This Women's Month, 1st for Women has teamed up with speaker, trainer and author, Lori Milner, to bring you The Ultimate Guide To Showing Up To Yourself in Life & Business. Want to build new habits and actually sustain them? Want to manage your inner critic, free of anxiety and fear? Lori has the answers.
Last week we discussed letting go of perfection and focusing on the process, not the outcome. If you haven’t read this blog post, you can do so here . Today, we’ll list some more tools needed to show up to yourself in life and business.
Starting with: Celebrate your win
“Belief without talent can take you further than talent without belief. But when you have both, you’re unstoppable.” – Marisa Peer
A micro win can be doing 10 minutes of yoga, exercise, reading, studying an online course – whatever the task is for you. It is so crucial to acknowledge the victory, no matter how small.
Celebrate yourself! You proved that you are worth it, and you can achieve what you set out to do. When you show up to yourself and make progress on your goal – you win the day!
BJ Fogg is a Stanford Professor and author of Tiny Habits. He advocates that celebrating your victory immediately after the action is the missing ingredient to habit formation. It is the intensity of the emotion linked to that behaviour that locks it in. He calls this feeling ‘Shine’. You had experienced it many times, like when you did that excellent presentation, and everyone clapped, or you aced a challenging exam.
Examples of celebration could be a positive phrase like ‘That’s what I’m talking about’ or visualising fireworks going off or give yourself a high five.
This step cannot be missed even if you feel silly because it is critical to your brain encoding a new habit.
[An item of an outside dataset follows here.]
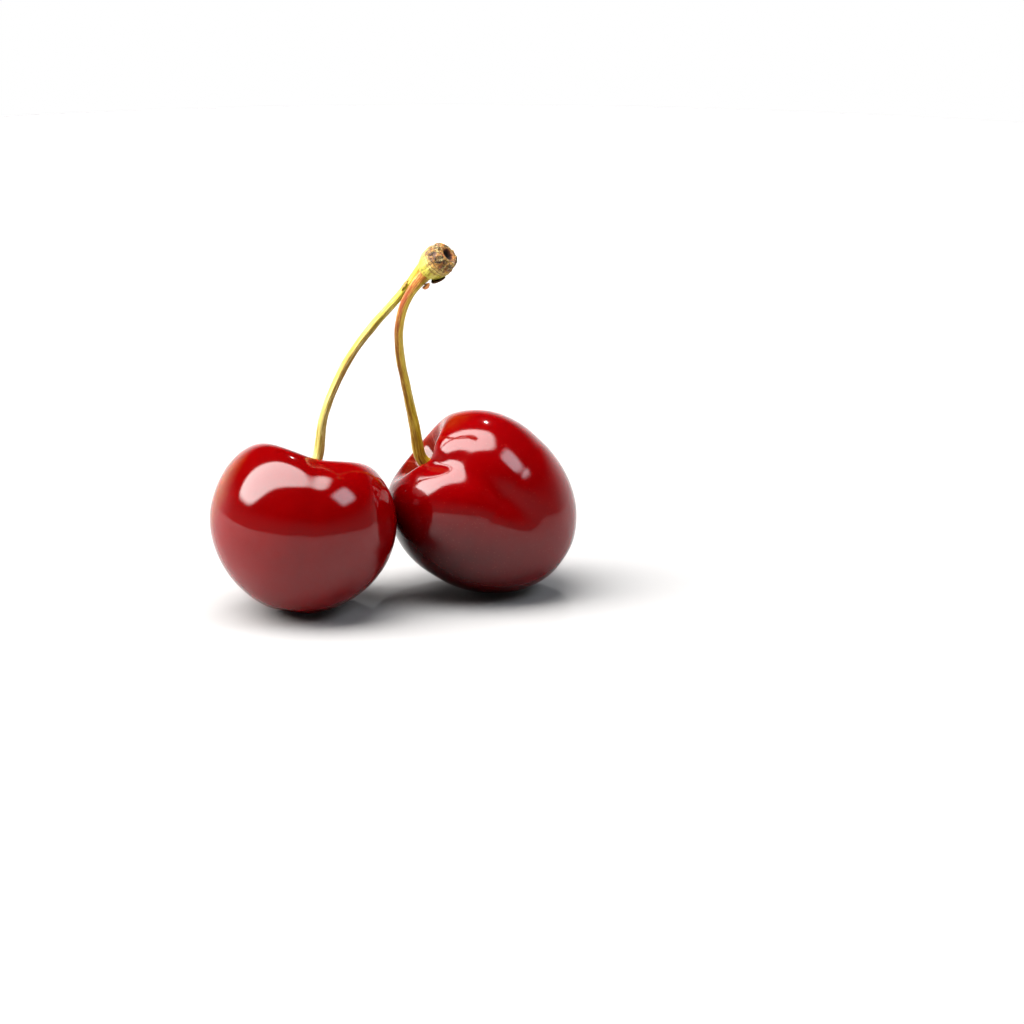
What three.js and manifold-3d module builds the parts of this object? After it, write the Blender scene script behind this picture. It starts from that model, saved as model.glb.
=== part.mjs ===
// A pair of ripe sweet cherries on two stalks that grow from one woody spur end.
// The pair rests on the undersides of its fruits with the stalks standing over them.
// Millimetres, +X to the right, +Y away from the front, +Z up; the origin is under the middle of the pair.
import * as THREE from "three";
import { mergeVertices } from "three/addons/utils/BufferGeometryUtils.js";
import Module from "manifold-3d";

const wasm = await Module();
wasm.setup();

// Driving dimensions.
const fitGap = 0.25; // clearance that separate pieces keep where they meet
const restDepth = 0.14; // how far each fruit is flattened where it rests
const roundSteps = 58; // facets round a fruit
const heightSteps = 34; // facets from its stalk hollow to its flower scar

// Each fruit is described about its own stem axis, seam to the front, before it leans.
const leftFruit = {
  halfWidth: 12.95,
  topHeight: 13.2,
  bottomHeight: 12.2,
  topTaper: 0.07, // how much wider the upper half is than an ellipse
  bottomTaper: 0.08, // how much narrower the lower half is
  cheekFlat: 0.02, // how much narrower it is across the seam
  lopside: -0.35, // one shoulder higher than the other
  skew: 0, // one side fuller than the other, all the way down
  hollowDepth: 6.2,
  hollowWidth: 0.42, // radians from the stem axis
  hollowPower: 2.5, // floor of the hollow: higher is flatter
  notchDepth: 1.3, // broad dip in the rim where the seam crosses it
  backNotchDepth: 0.5,
  seamDepth: 0.12,
  seamWidth: 1.6,
  seamBend: 0, // radians that the seam wanders round the fruit below the shoulder
  cleftDepth: 0, // a sharper nick in the rim at the seam
  middle: [-13.05, -4.4],
  lean: [-22, 9, 8], // degrees about X, Y and its own axis
};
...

Fogg explains that ‘Your ability to ignore self-criticism and embrace feeling good about your successes will ripple out into your life in positive ways that go far beyond the Tiny Habits you create and celebrate’.
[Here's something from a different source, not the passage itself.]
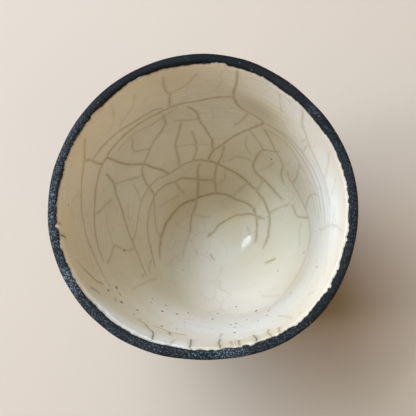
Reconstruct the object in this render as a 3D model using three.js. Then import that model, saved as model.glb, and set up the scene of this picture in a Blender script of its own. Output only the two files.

Apart from the habit you are cultivating, you are training yourself to be kinder to yourself and acknowledge the person you are becoming along the way. It is the habit of accepting self-praise that will reap the rewards long after the goal is reached.
2. Aim for progress
“Progress, not perfection is what we should be asking of ourselves” – Julia Cameron
When you decide to start on something new, accept that you will not be perfect initially. This insecurity of not mastering something straight away creates a sense of loss of control and anxiety. Somehow you have this expectation that you should be able to be proficient immediately.
If you want to start a blog on your industry, the first few won’t be your best, but you will be way ahead by the time you get to blog number twenty. If you want to launch online workshops or begin a new hobby, accept that the first few times will be shaky.
Aim for progress each time you do it but make sure you take that step. Trust the learning period until you build on your skills.
During Lockdown, Lori’s son taught her an important lesson. “He is seven years old and enjoys playing the XBOX game Minecraft. He decided to create YouTube videos to teach people skills. He worked towards a set of headphones, and the day they arrived, he went straight into the action. He recorded his first three videos and uploaded them to Stitcher for the public to view. I was blown away by his confidence and belief in himself to get going. As adults, we would look at where it’s not great and criticise the production and most likely wait for it to be perfect before having the courage to upload it,” says Lori.